English Coursework
Hard Times
Through close analysis of the first two chapters of Hard Times, explore Dickens’ attitude towards education.
In the first chapter, Dickens introduces us with a glimpse of the story, with a descriptive insight into the school and its policies. We are not revealed the names of the characters in the opening chapter, but it introduces the schoolmaster by mere description of character and appearance. This, rather than introducing us by name, gives us a close and detailed description of one of the main characters, the schoolmaster, his views and manifestation of the school itself. This will help us understand the schoolmaster, Mr Gradgrind, and brings us to a clear understanding of his most important policy, a constant motif throughout the chapters, ‘Facts’. We are also unaware of the setting but, again introduced by appearance. This is all significant to the story itself, as this is all a factual description, underlining the schools factual education.

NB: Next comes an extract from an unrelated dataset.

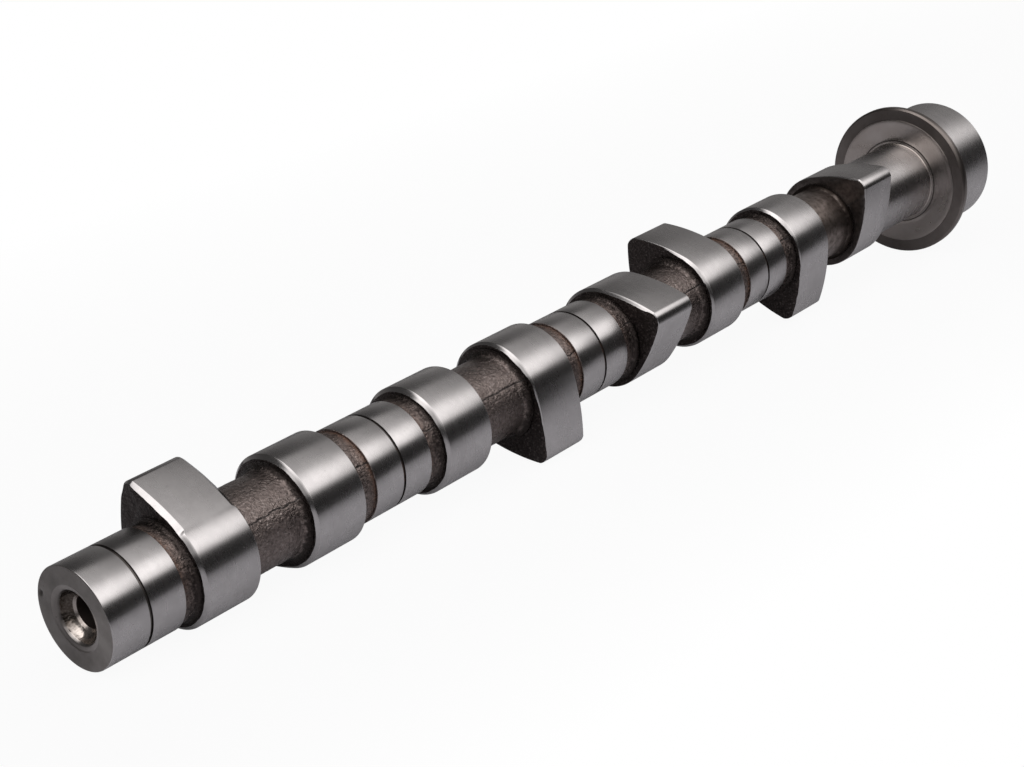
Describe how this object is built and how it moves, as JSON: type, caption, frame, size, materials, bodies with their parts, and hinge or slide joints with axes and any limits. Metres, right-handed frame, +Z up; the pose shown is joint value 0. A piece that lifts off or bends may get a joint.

‘Now what I want is, Facts’, this is our first insight into the school’s basic principal, Fact. The first indication we get, to the importance of facts is that it is given a capital letter, ‘Fact’, this gives it emphasis, signifying its value to the school’s manifesto. ‘Plant nothing else, and root out everything else…..nothing else will ever be of any service to them’ this exemplifies the school’s education policy in just a few words. Gradgrind bases knowledge and understanding on mere fact, obliterating any other idea of perception. ‘A plain, bare monotonous vault of a schoolroom’, this epitomizes the school on a whole, its lifeless and dull. As we see later on everything, the school is lacking of colour, pupils look pale, colour drained from their face, a reflection on the school itself, boring and tedious. The passage establishes Gradgrind as a ‘square’ character ‘and the speaker’s square forefinger emphasized his observations’, ‘The emphasis was helped by the speaker’s square wall of a forehead. This is a geometrical description of the schoolmaster, portraying him as a square character, and again factual, even his appearance is mathematical. The passage continues with a graphic, factual description of the schoolmaster, using his features for emphasis of his character. ‘The emphasis was helped by the speaker’s voice, which was inflexible, dry, and dictatorial’, again we are introduced to Gradgrind’s dry, dull character, but commanding and ‘dictatorial’. As the paragraph continues to assess Gradgrind we realise that everything about Gradgrind is factual, form the way he looks, to the way he dresses. ‘Trained to take him by the throat with an unaccommodating grasp, like a stubborn fact, as it was,-all helped by emphasis’, referring to his neckcloth, he force-feeds the pupils obstinately with facts.